# 1960s Twin Beer Pump Restoration - Gaskell & Chambers



## Grainer (26/11/15)

Hi All thought I would share this,

I bought a retro style Gaskell & Chambers 1960s Beer Pump from a Pub in the UK, the 'Spangled Bull' in Kirkheaton, in West Yorkshire. a little while ago ad I have been restoring it.

So heres a photo Gallery of how it all started...


----------



## Grainer (26/11/15)

Next step was to unpackaged the gift of beer love..find the doggie !!

It was about 37kg and a biatch to unpackaged cause of all the metal strapping.. The beer pump was caked in oil from the 60s, entirely tarnished and in very bad condition.. the woodwork was damaged and chipped.. all he sealant was fooled and the pumps had different fittings.. As you can sort of tell it is sort of black and the pumps and wood are in bad repair.

OMG .. gunna be a big job but hell worth it


----------



## Grainer (26/11/15)

Next I had 2 pump base connections that were different and wanted to make them look the same.. one was a screw attachment and one was a long nose attachment. I thought the nozzle looked longer so it was time to redesign it,.. so it went on the lathe to be turned to copy the other attachment.


----------



## Grainer (26/11/15)

Now here are the nozzles the shorter one is the one that went on the lathe.. decided not to lengthen it as it was more of a hassle... Also I had to solder new screw threads onto the spouts.. next after that one of the attachments broke off so I had to resolver solder them back on after I stripped back the paint work and finished some of the exterior. I did this by soldering a brass nut directly to the pump. (You can see the screw one in one of the photos. I also took the time to polish all the exterior brass. I did this will rust removal liquid, brass, worstashire sauce and stainless cleaner (huge process). Problem is in pulling apart the pup I had to rip all the gaskets off which were sort of irreplaceable.


----------



## Grainer (26/11/15)

Here is the semi-finished pump stripped back and the new nuts for the lower spouts silver soldered on.


----------



## Grainer (26/11/15)

Next was to work on the woodwork, so I pulled the pumps apart and sanded back the wood to bare timber.


----------



## mahonya1 (26/11/15)

Grainer said:


> Hi All thought I would share this,
> 
> I bought a retro style Gaskell & Chambers 1960s Beer Pump from a Pub in the UK, the 'Spangled Bull' in Kirkheaton, in West Yorkshire. a little while ago ad I have been restoring it.
> 
> So heres a photo Gallery of how it all started...

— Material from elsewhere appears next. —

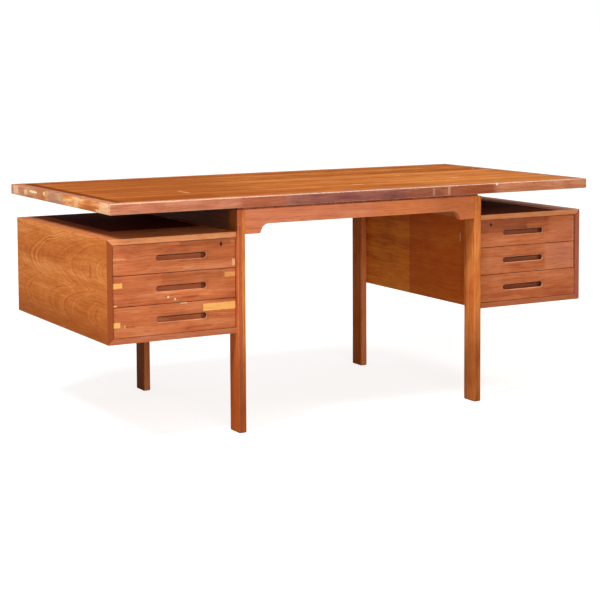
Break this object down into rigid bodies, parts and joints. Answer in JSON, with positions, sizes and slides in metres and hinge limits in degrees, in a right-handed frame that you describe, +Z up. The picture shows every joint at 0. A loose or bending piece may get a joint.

The Spangled Bull, now that's a blast from the past. As a kid I used to play football around the corner from the pub. How did you come across this setup? Looks like a good project to keep you busy.


----------



## Grainer (26/11/15)

I know a guy that put me in contact with a local that had the pump in a shed that was there fore like 20 years.


----------



## Grainer (26/11/15)

Once the timber was in place all external brass was polished and the timber painted white and the wood grain lacquered. All the brass was either previously black or painted white like the nuts and washers.


----------



## Grainer (26/11/15)

Next was to lathe the internal to ensure a good fit after adding a thread to the bottom fitting and ensure a nice tight fit for the main pump cylinder.. lathe time..

photos to follow they are huge and taking time to download


----------



## Grainer (26/11/15)

Final was to make new gaskets.. these had to be made from scratch.. so lucky I have access to a laser cutter as well.. so they were redone from rubber to cork. Once the gaskets were made they were attached to the pumps.


----------



## Grainer (26/11/15)

Final was to paint the pumps


----------



## Grainer (26/11/15)

Next was to put it all together and test the pumps for integrity.. JACKPOT.. IT ALL WORKS :super: :beerbang:.. hope you enjoyed the small photo journey.. it took ages to upload and I'm now 4 beers in !


----------



## Yob (26/11/15)

It's Xmas time you know! I'll swing by and grab it next week


----------



## Benn (26/11/15)

Well done man interesting piece of history and a great restoration job.
You could take that thing to the 'Antiques Roadshow'


----------



## Mardoo (27/11/15)

Seriously awesome restoration. Congratulations.


----------



## barneey (27/11/15)

Very nice project, well done.


----------



## antiphile (27/11/15)

A huge amount of time and effort well rewarded.

One stupid question: what was the reason for using Worcestershire sauce (or however you pommies spell it :icon_drool2: ) in the stripping process. I've never heard of it being used anywhere but the kitchen.

Cheers and great work.


----------



## Grainer (27/11/15)

The sauce is a great brass cleaner that doent leave behind residues.

The process is...

Use Ranex rust remover with a semi coarse steel wool followed with a fine steel wool. Use thick rubber gloves and goggles
Following this polish with brasso with a power drill.
Next rinse and rub down with sauce to remove brasso redidues.. it leaves a fine film.
Finally spray with stainless steel spray and wipe down to maintain finish and prevent quick tarnish.


----------



## Grainer (27/11/15)

Lathe photos as promised.


----------



## Grainer (27/11/15)

Prepainting photo of pumps and linishing


----------



## GrumpyPaul (27/11/15)

Nice job - looks great. Lots of hard work by the looks of it.

All the effort is going to make every beer poured out of it taste just the bit better.


----------